I would ask my father about my grandfather sometimes. It was hard for me to get words out of my dad. It still is. But, when he actually talked about it with me, he said my grandfather was honest, and that he was stern, and that he respected him. He never said that he loved my grandfather, but I'm pretty sure he did. I'm pretty sure they wouldn't like talking about it, either.
I understand why my father and his father don't get along so much. They're very much alike. I'm like them, in some ways at least, too. They're stubborn and extremely ethical. They are hard working and driven. Neither of them are funny, but they both love laughing. Their tempers are fierce. They both hug awkwardly (though my dad is better now) and say "my son"--or its hindi translation--in mid embrace. They are so similar it doesn't surprise me that they fought. They were trying to be the same guy. It's the same reason my father and I argue.

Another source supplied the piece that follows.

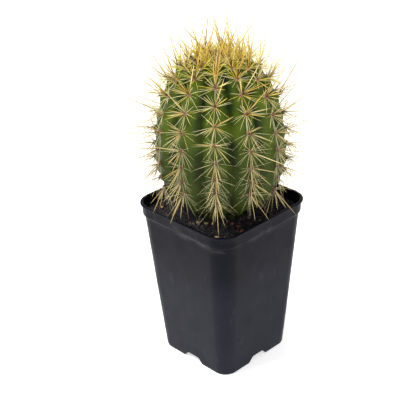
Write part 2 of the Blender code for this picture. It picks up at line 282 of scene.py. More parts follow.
def tube_faces(rings, sides):
    """Quads between rings of points, and a fan to one point past each end. The end points come last."""
    ring = np.arange(sides)
    after = (ring + 1) % sides
    starts = np.arange(rings - 1)[:, None] * sides
    above = starts + sides
    quads = np.stack([starts + ring, starts + after, above + after, above + ring], axis=-1)
    foot = rings * sides
    low = np.stack([after, ring, np.full(sides, foot)], axis=-1)
    top = (rings - 1) * sides
    high = np.stack([top + ring, top + after, np.full(sides, foot + 1)], axis=-1)
    return quads.reshape(-1, 4), np.concatenate([low, high])


def finish(piece, slot, *nodes):
    """Fixes a piece to the body, and has it stand for the CAD nodes. Its slot, the finish's name, is not
    used.
    """
    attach(piece, "root")
    if nodes:
        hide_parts(*nodes)


# ---------------------------------------------------------------- stem


def stem_profile():
    """Distances from the tip, radii and heights down a rib's crest, to the foot in the soil."""
    neck = math.acos((NECK_RADIUS / STEM_RADIUS) ** (BELLY_FULLNESS / 2))
    turns = np.linspace(math.pi / 2, -neck, 1500)
    above = turns > 0
    power = 2 / np.where(above, CROWN_FULLNESS, BELLY_FULLNESS)
    reach = np.where(above, STEM_TOP - WIDEST_LEVEL, BELLY_DEPTH)
    radius = STEM_RADIUS * np.clip(np.cos(turns), 0, 1) ** power
    height = WIDEST_LEVEL + np.sign(turns) * reach * np.abs(np.sin(turns)) ** power
    radius = np.append(radius, [NECK_RADIUS, ROOT_END_RADIUS])
    height = np.append(height, [SOIL_LEVEL - NECK_BELOW_SOIL, STEM_FOOT])
    steps = np.hypot(np.diff(radius), np.diff(height))
    return np.append(0, np.cumsum(steps)), radius, height


PROFILE = stem_profile()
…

I don't dream very often. I almost consider it a blessing when I actually remember my dreams. Usually I remember dreams about women. Other than that, I only remember nightmares. Rather, I should say that I remember one nightmare, I have one that comes back every few years. In it, my dad dies. They're the only times I every wake up crying. It took a great amount of deliberation to realize why this dream bothered me so much; I want to be my dad. Even though he has serious flaws, my dad is an amazing person. He's accomplished a tremendous amount in his life. If he had a better draw from the get go, he would be much more accomplished than he is now.
Anyway. The guy's my hero. And needless to say, the thought of losing your heroes is scary.

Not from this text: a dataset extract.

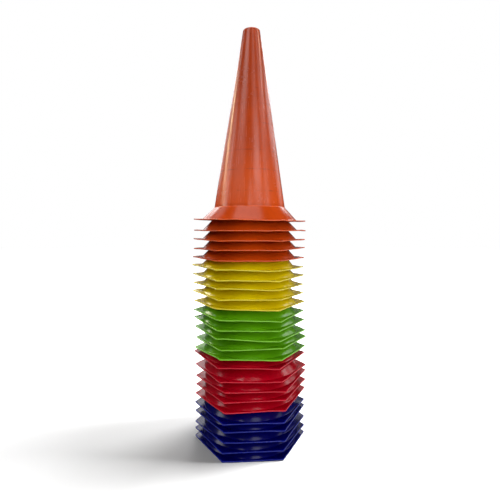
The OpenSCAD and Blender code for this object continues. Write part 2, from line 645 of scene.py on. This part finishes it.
def soft_polyethylene(name, dye, rubbed_and_lit, darkened):
    """Soft low-density polyethylene, dyed through and injection-moulded in a polished mould.

    To the eye it is glossy and a little wavy. Its dye lies in faint clouds. Nesting has drawn fine
    scratches along the body and pressed rings into it, which are darker in broken patches. The rims are
    partly rubbed pale and partly painted with a highlight, the crease carries a painted highlight, the
    lower body carries painted light, the flanges carry a fine grit, and the colour grows darker towards
    the tips. The real scratches, grit and peel are finer, and are drawn as coarse as they need to be to
    show.
    """
    material = bpy.data.materials.new(name)
    material.use_nodes = True
    tree = material.node_tree
    shader = tree.nodes["Principled BSDF"]
    place = add(tree, "ShaderNodeAttribute", attribute_name="own_place").outputs["Vector"]
    batch = add(tree, "ShaderNodeAttribute", attribute_name="batch").outputs["Fac"]
    height = add(tree, "ShaderNodeSeparateXYZ", {0: place}).outputs["Z"]

    # places on the body, wrapped round a drum and drawn together along it, so that noise runs in long lines
    flat = add(tree, "ShaderNodeVectorMath", {0: place, 1: (1, 1, 0)}, operation="MULTIPLY")
    facing = add(tree, "ShaderNodeVectorMath", {0: flat}, operation="NORMALIZE")
    girth = (DRUM_R * MM, DRUM_R * MM, 0)
    drum = add(tree, "ShaderNodeVectorMath", {0: facing, 1: girth}, operation="MULTIPLY")
    drawn = add(tree, "ShaderNodeMath", {0: height, 1: DRAWN}, operation="MULTIPLY")
    rise = add(tree, "ShaderNodeCombineXYZ", {"Z": drawn})
    along = add(tree, "ShaderNodeVectorMath", {0: drum, 1: rise}, operation="ADD")

    pattern = {}
    for mark in ("worn_and_highlit", "pressed"):
        pattern[mark] = add(tree, "ShaderNodeAttribute", attribute_name=mark).outputs["Fac"]
    for part, (begins, full) in HEIGHTS.items():
        inputs = {"Value": height, "From Min": begins * MM, "From Max": full * MM}
        pattern[part] = add(tree, "ShaderNodeMapRange", inputs)
    for kind, (size, detail, in_lines) in NOISES.items():
        inputs = {"Vector": place, "W": batch, "Scale": 1 / (size * MM), "Detail": detail}
        if in_lines:
            inputs["Vector"] = along
        pattern[kind] = add(tree, "ShaderNodeTexNoise", inputs, noise_dimensions="4D")
    for kind, (begins, full, left) in LEVELS.items():
        inputs = {"Value": pattern[kind], "From Min": begins, "From Max": full, "To Min": left}
        pattern[kind] = add(tree, "ShaderNodeMapRange", inputs)
    for kind, limit in LIMITS:
        inputs = {0: pattern[kind], 1: pattern[limit]}
        pattern[kind] = add(tree, "ShaderNodeMath", inputs, operation="MULTIPLY")

    # inputs 6 and 7 and output 2 of the mix are the ones for colours
    colour = linear(dye)
    goes_to = {"rubbed_and_lit": linear(rubbed_and_lit), "darkened": linear(darkened)}
    for kind, strength, towards in COLOURING:
        share = add(tree, "ShaderNodeMath", {0: pattern[kind], 1: strength}, operation="MULTIPLY")
        inputs = {"Factor": share, 6: colour, 7: goes_to[towards]}
        colour = add(tree, "ShaderNodeMix", inputs, data_type="RGBA").outputs[2]
    tree.links.new(colour, shader.inputs["Base Color"])

    roughness = GLOSS
    for kind, rougher in ROUGHER.items():
        inputs = {0: pattern[kind], 1: rougher, 2: roughness}
        roughness = add(tree, "ShaderNodeMath", inputs, operation="MULTIPLY_ADD")
    tree.links.new(roughness.outputs[0], shader.inputs["Roughness"])
    shader.inputs["IOR"].default_value = IOR

    relief = {}
    for kind, depth in RELIEF.items():
        inputs = {"Height": pattern[kind], "Strength": 1.0, "Distance": depth * MM, **relief}
        relief = {"Normal": add(tree, "ShaderNodeBump", inputs)}
    tree.links.new(relief["Normal"].outputs[0], shader.inputs["Normal"])
    return material


# Each plastic: its dye, a lighter tone that serves wear and also painted light and painted highlight, and a
# darker tone
PLASTICS = {
    "blue": soft_polyethylene("soft_polyethylene_blue", "#010264", "#2030B0", "#010238"),
    "red": soft_polyethylene("soft_polyethylene_red", "#C6001E", "#F02C42", "#7A0010"),
    "green": soft_polyethylene("soft_polyethylene_green", "#68B20E", "#A0EE4C", "#2F7602"),
    "yellow": soft_polyethylene("soft_polyethylene_yellow", "#EED606", "#FFF24A", "#A88602"),
    "orange": soft_polyethylene("soft_polyethylene_orange", "#D24A08", "#FF6A28", "#842C14"),
}


# Studio
def white_world():
    """White where the camera looks, a dim room elsewhere, and a pale backdrop in what gloss mirrors."""
    world = bpy.data.worlds.new("white studio")
    bpy.context.scene.world = world
    world.use_nodes = True
    tree = world.node_tree
    path = add(tree, "ShaderNodeLightPath").outputs
    view = add(tree, "ShaderNodeTexCoord").outputs["Generated"]
    backdrop = 1.0
    for axis, (begins, full) in BACKDROP.items():
        part = add(tree, "ShaderNodeSeparateXYZ", {0: view}).outputs[axis]
        within = add(tree, "ShaderNodeMapRange", {"Value": part, "From Min": begins, "From Max": full})
        backdrop = add(tree, "ShaderNodeMath", {0: backdrop, 1: within}, operation="MULTIPLY")
    inputs = {"Value": backdrop, "To Min": MIRRORED_ROOM, "To Max": MIRRORED_BACKDROP}
    mirrored = add(tree, "ShaderNodeMapRange", inputs)
    inputs = {0: path["Is Glossy Ray"], 1: path["Is Transmission Ray"]}
    shining = add(tree, "ShaderNodeMath", inputs, operation="MAXIMUM")
    room = add(tree, "ShaderNodeMix", {"Factor": shining, "A": ROOM, "B": mirrored})
    strength = add(tree, "ShaderNodeMath", {0: path["Is Camera Ray"], 1: room}, operation="MAXIMUM")
    background = tree.nodes["Background"]
    background.inputs["Color"].default_value = linear("#FFFFFF")
    tree.links.new(strength.outputs[0], background.inputs["Strength"])


def matt_white_paper():
    """Uncoated white paper. To the eye it has no gloss, and further off it goes over into the white."""
    material = bpy.data.materials.new("matt_white_paper")
    material.use_nodes = True
    tree = material.node_tree
    shader = tree.nodes["Principled BSDF"]
    shader.inputs["Roughness"].default_value = 0.9
    shader.inputs["Specular IOR Level"].default_value = 0.1
    shader.inputs["Emission Color"].default_value = linear("#FFFFFF")
    seen = add(tree, "ShaderNodeLightPath").outputs["Is Camera Ray"]
    place = add(tree, "ShaderNodeTexCoord").outputs["Object"]
    distance = add(tree, "ShaderNodeVectorMath", {0: place}, operation="LENGTH").outputs["Value"]
    inputs = {"Value": distance, "From Min": WHITE_BEGINS * MM, "From Max": WHITE_FULL * MM}
    far = add(tree, "ShaderNodeMapRange", inputs, interpolation_type="SMOOTHSTEP")
    glow = add(tree, "ShaderNodeMath", {0: seen, 1: far}, operation="MULTIPLY")
    tree.links.new(glow.outputs[0], shader.inputs["Emission Strength"])
    inputs = {"Factor": seen, 6: linear(PAPER_THROWN_BACK), 7: linear(PAPER_SEEN)}
    shade = add(tree, "ShaderNodeMix", inputs, data_type="RGBA")
    tree.links.new(shade.outputs[2], shader.inputs["Base Color"])
    return material


def pale_floor():
    """A round of paper that keeps the shadow of the stack."""
    deselect_all()
    size = {"vertices": PAPER_SIDES, "radius": PAPER_R * MM}
    bpy.ops.mesh.primitive_circle_add(fill_type="NGON", location=(0, 0, 0), **size)
    floor = bpy.context.object
    floor.name = "studio_floor"
    floor.data.materials.append(matt_white_paper())
    PAPER.objects.link(floor)


def soft_box(
    name, azimuth, rise, width, height, radiance, colour="#FFFFFF", onto=STACK, aim=LAMP_AIM, spread=180
):
    """A lamp round the stack: its direction from the viewer's side and the angles that it spans."""
    turn, lean = math.radians(azimuth), math.radians(rise)
    away = LAMP_AWAY * MM
    lamp = bpy.data.lights.new(name, "AREA")
    lamp.shape = "RECTANGLE"
    lamp.size = 2 * away * math.tan(math.radians(width / 2))
    lamp.size_y = 2 * away * math.tan(math.radians(height / 2))
    lamp.energy = radiance * lamp.size * lamp.size_y * math.pi
    lamp.color = linear(colour)[:3]
    lamp.spread = math.radians(spread)
    stand = bpy.data.objects.new(name, lamp)
    bpy.context.scene.collection.objects.link(stand)
    flat = away * math.cos(lean)
    stand.location = (flat * math.sin(turn), -flat * math.cos(turn), aim * MM + away * math.sin(lean))
    stand.rotation_euler = (math.pi / 2 - lean, 0, turn)
    stand.visible_camera = False
    stand.light_linking.receiver_collection = onto


def all_lamps():
    groups = ((STACK, STACK_LAMPS), (MIDDLE, MIDDLE_LAMPS), (TOPMOST, TOPMOST_LAMPS), (PAPER, PAPER_LAMPS))
    for lit, lamps in groups:
        for lamp in lamps:
            soft_box(*lamp, onto=lit)
    for lamp in TALL_LAMPS:
        soft_box(*lamp, aim=TALL_AIM, spread=TALL_SPREAD)


def camera():
    view = bpy.data.objects.new("camera", bpy.data.cameras.new("camera"))
    bpy.context.scene.collection.objects.link(view)
    view.location = (0, CAMERA_Y * MM, CAMERA_Z * MM)
    view.rotation_euler = (math.radians(90 - CAMERA_DOWN), 0, 0)
    view.data.sensor_width = SENSOR
    view.data.lens = SENSOR * FOCAL_PIXELS / FRAME_PIXELS
    bpy.context.scene.camera = view


camera()
nested_cones()
white_world()
pale_floor()
all_lamps()
bpy.context.scene.view_settings.view_transform = "Standard"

Anyway, back to my grandfather. I do know him in a way, because he and my father are so similar. Knowing my father, by transitivity, I know him. But also by transitivity, if I lose my grandfather, I lose part of my father. Which is the scary part. Part of my father is gone now, which will never come back. My memories won't come back, his body won't come back. All that really lives on of his is my father. And I suppose through part of me, too. I would only be so lucky though, because my grandfather was a good man.